What happened to you matters

You are not expected to explain or justify anything here.

Experiences of sexual harm can affect how we feel in our bodies, how we relate to others, and how safe the world feels. You may not have words for what happened, or you may not identify with labels at all. This page is here to acknowledge the impact of violation and/or betrayal and to offer a place where your experience can be held with care, respect, and choice — without pressure to explain, relive, or define anything before you are ready.

Giving voice, meaning, and integration to what has been fragmented

A space where pain does not need to be carried alone.

Sexual harm or consent violation can leave parts of us feeling disconnected, silenced, or split off in order to survive. In therapy, we create space to gently bring attention to these parts — emotional, bodily, relational — and to give language to what may never have been spoken or felt safely before. This work supports the processing of emotions held in the body and the nervous system, allowing experience to be felt, understood, and integrated rather than carried in isolation. Over time, this can support a sense of greater wholeness, self-compassion, and a more connected relationship with yourself and your life.

There is more to you than pain

Experiences where sexual boundaries are crossed take many forms.

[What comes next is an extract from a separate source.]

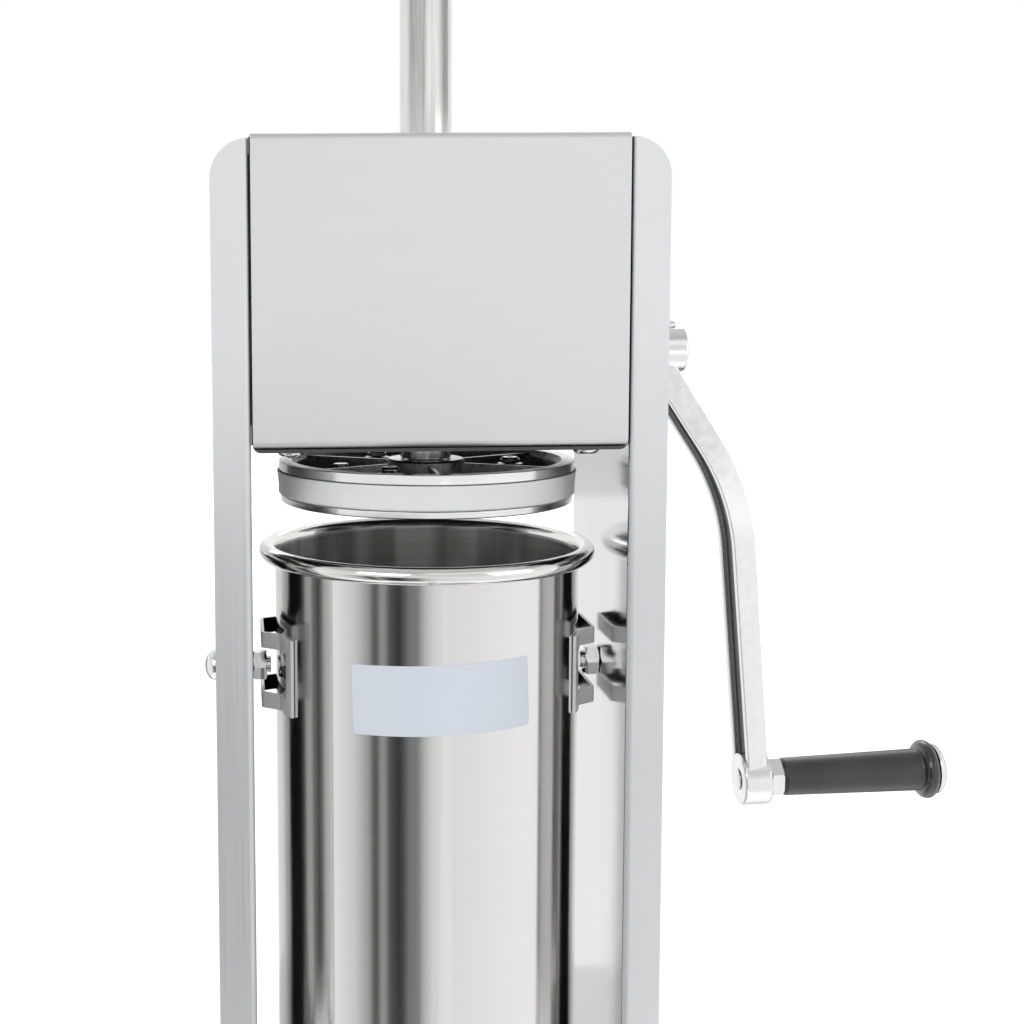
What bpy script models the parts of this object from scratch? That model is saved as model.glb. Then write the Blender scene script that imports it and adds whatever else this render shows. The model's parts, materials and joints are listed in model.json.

Experiences where sexual boundaries are crossed can include unwanted sexual contact, pressure or coercion, loss of choice, exploitation, or sexual experiences that did not feel safe or consensual. These experiences may happen in childhood or adulthood, within relationships or outside of them, and are not always recognised or named at the time they occur. What we carry afterward is often complex. Alongside fear, shame, anger, or confusion, there may be a deep sense of betrayal — of trust, safety, or expectation — particularly when harm occurred in relationships or was dismissed, minimised, or not believed. These experiences can shape how we relate to our bodies, our sense of safety, and our capacity for closeness or trust. In therapy, we attend to how these experiences continue to shape emotional and bodily life in the present. The work does not require recounting events or using particular labels. Instead, we focus on supporting emotional and somatic processing, allowing what has been carried to be understood and integrated, and supporting a greater sense of agency, continuity, and connection — with ourselves, our bodies, and our lives.

Betrayal & Impact

Recognising the loss of trust and safety without minimising it.

Integration & Wholeness

Reconnecting parts of the self that felt lost, damaged, or disconnected.

Agency & Choice

Healing is not about erasing the past, but about restoring choice in the present.

Healing does not happen in isolation; it happens in relationship.

You are not required to be ready. You set the pace.